The judicial role and constitutional transgressions

By Kishali Pinto Jayawardene

(December 29, Colombo, Sri Lanka Guardian) Precisely eight years ago, when petitions asking that the state media should not be used as the party propaganda organs of the then Chandrika Kumaratunge Presidency were filed before Sri Lanka’s Supreme Court using legal precedents laid down by that very Court in previous years, former Chief Justice Sarath Silva dismissed them with nary a second glance.

The petitioners who were academics and activists had filed the petitions in the public interest. However, they were asked to turn off the Rupavahini if they did not like what was being shown there and switch to a private television channel. This was not all. Both the petitioners and their counsel were harangued as to why they had come before court. When they tried to explain that this was on the basis that state media organs which are maintained through the tax monies of all citizens professing varied political persuasions and therefore the media should not be used for the benefit of the government alone, they were rudely asked as to whether the petitioners, in fact, had paid their taxes. The former Chief Justice just stopped short of throwing the files at the heads of the petitioners and their counsel which was, in fact, exactly what had happened in some other cases before the Court during that period.

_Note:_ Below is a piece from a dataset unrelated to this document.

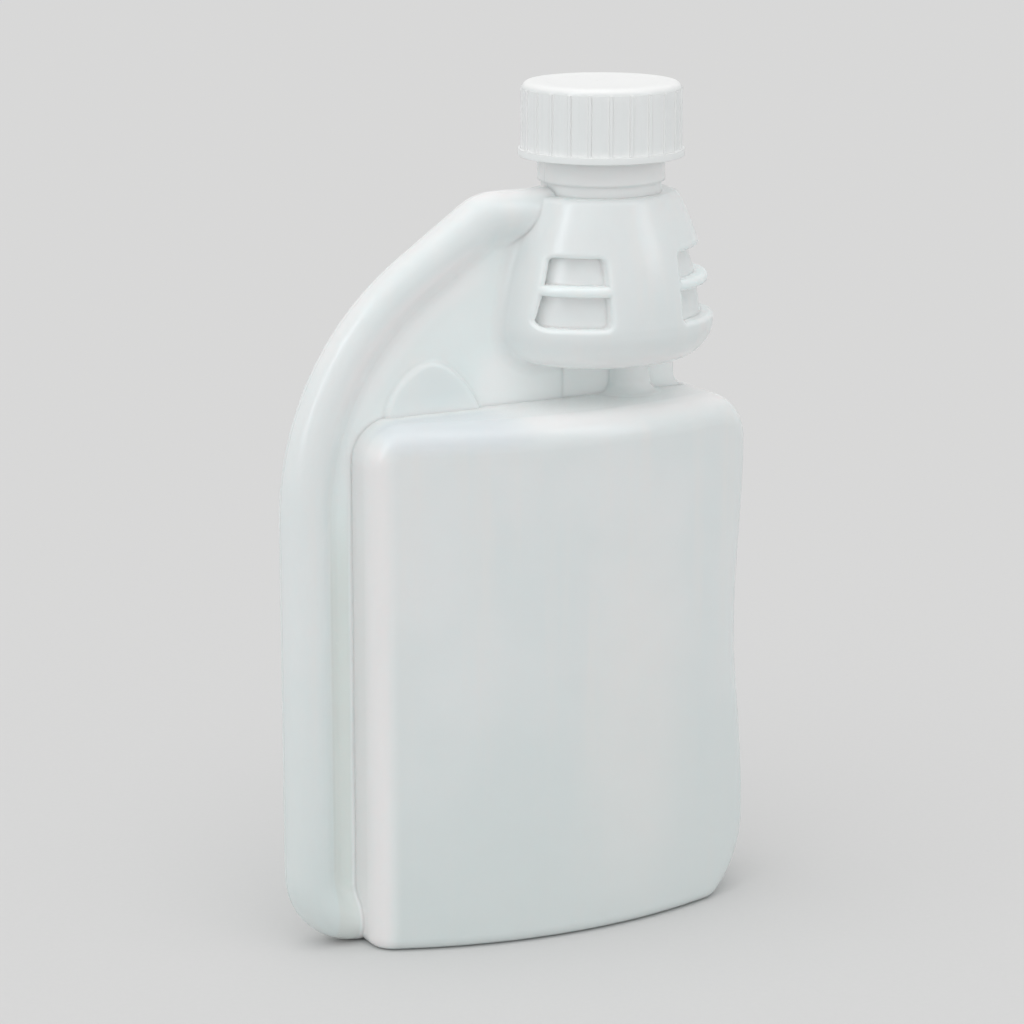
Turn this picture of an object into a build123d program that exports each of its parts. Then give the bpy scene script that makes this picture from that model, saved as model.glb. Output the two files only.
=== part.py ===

The judicial role and the executive function

All this was, of course before the former Chief Justice’s superbly timed metamorphosis from what he was for seven years of his (all too long) decade in judicial office to a rights crusader during the tail end of this term. The former Chief Justice’s ‘crusading’ judgments during the later years, some of which transgressed the boundaries between the judicial role and the executive function, did little to set right the damage that had been done to the institution of the judiciary, however much the masses may have cheered. If, on the other hand, the former Chief Justice had used his considerable intelligence to steer a steadfastly straight course throughout the ten years of his term, we may have a different reality in governance today.

This is what we expect from our judges and the judiciary regardless of the colour of politicians who may come and who may go. It is from the judiciary that people expect apolitical decisions on matters of personal and public interest, not to have the judiciary behaving like politicians in judicial robes.

The core of the coming Presidential election

And if one returns to the general question of what is at the core of the coming Presidential Elections, the answer is clear. Our rulers have lost respect for the law and for the Constitution. For this we have none other than ourselves to blame for the easy manner in which we have allowed the governors of this country to misgovern with little effective protest. Allowing the subversion of the judiciary is one aspect of this phenomenon which has had disastrous effects.

If, for example, a consistent precedent had been laid down by the Court on the misuse of state resources during the pre-election period, the Commissioner of Elections may have been emboldened to take sterner action rather than the now commonplace ritual of issuing guidelines to the state media and threatening the appointment of a Competent Authority to monitor the media which is a relatively new power granted to him in terms of the 17th Amendment to the Constitution read together with subsidiary legislation but which has never been used effectively by him in the past. It is a relief that petitioners who last week came before the Court alleging the very same complaint that has now become familiar in regard to the misuse of the state media during the pre-election period, were treated far more courteously by the Court. The fact is that guidelines to this effect must be issued first by the Commissioner and then must be seen and demonstrated to be violated. This is indeed an essential pre condition to the invocation of the constitutional prohibition. Now that the guidelines are indeed in place, it is to be hoped that the state media’s flouting of the directives will be strictly monitored and direct intervention by the Commissioner demanded in the form of a strict Competent Authority in the absence of which, the Court’s jurisdiction should be invoked.

Abstaining from political interference with the judiciary

But when the former Chief Justice lectures to the public on the constitutional transgressions of President Mahinda Rajapaksa at public functions and on television, there is more than a little irony implicit in the sight. Undoubtedly this is the first time that a former Chief Justice has so openly lent his name to the political campaign of a electoral contender, (amounting to just a little step behind coming forward himself as a contender), though we have had at least one example of a judge of the Court in the past who ascended the political platform in pre-election rallies.

Again, though the masses may cheer at this sight, it behoves us to reflect on what we need from whoever comes into Presidential office next year. We need a President who will be clear that, of all things, he will abstain from political interference with the functioning of Sri Lanka’s judiciary. From this flows every other essential pre-election promise ranging from the implementation of the 17th Amendment to the Constitution to making sure that the Bribery and Corruption Commission functions effectively.

For if we do not have the requisites of an independent judiciary in place, all these other demands will be rendered useless. Indeed, this is a caution not only to unscrupulous rulers but also to unscrupulous judges. Both are equally dangerous to a Rule of Law system and both need to be recognised for what they are.

This is what is core to the functioning of any democratic system and Sri Lanka needs to see this value reasserted by her judges, by her rulers and by the people in the months ahead.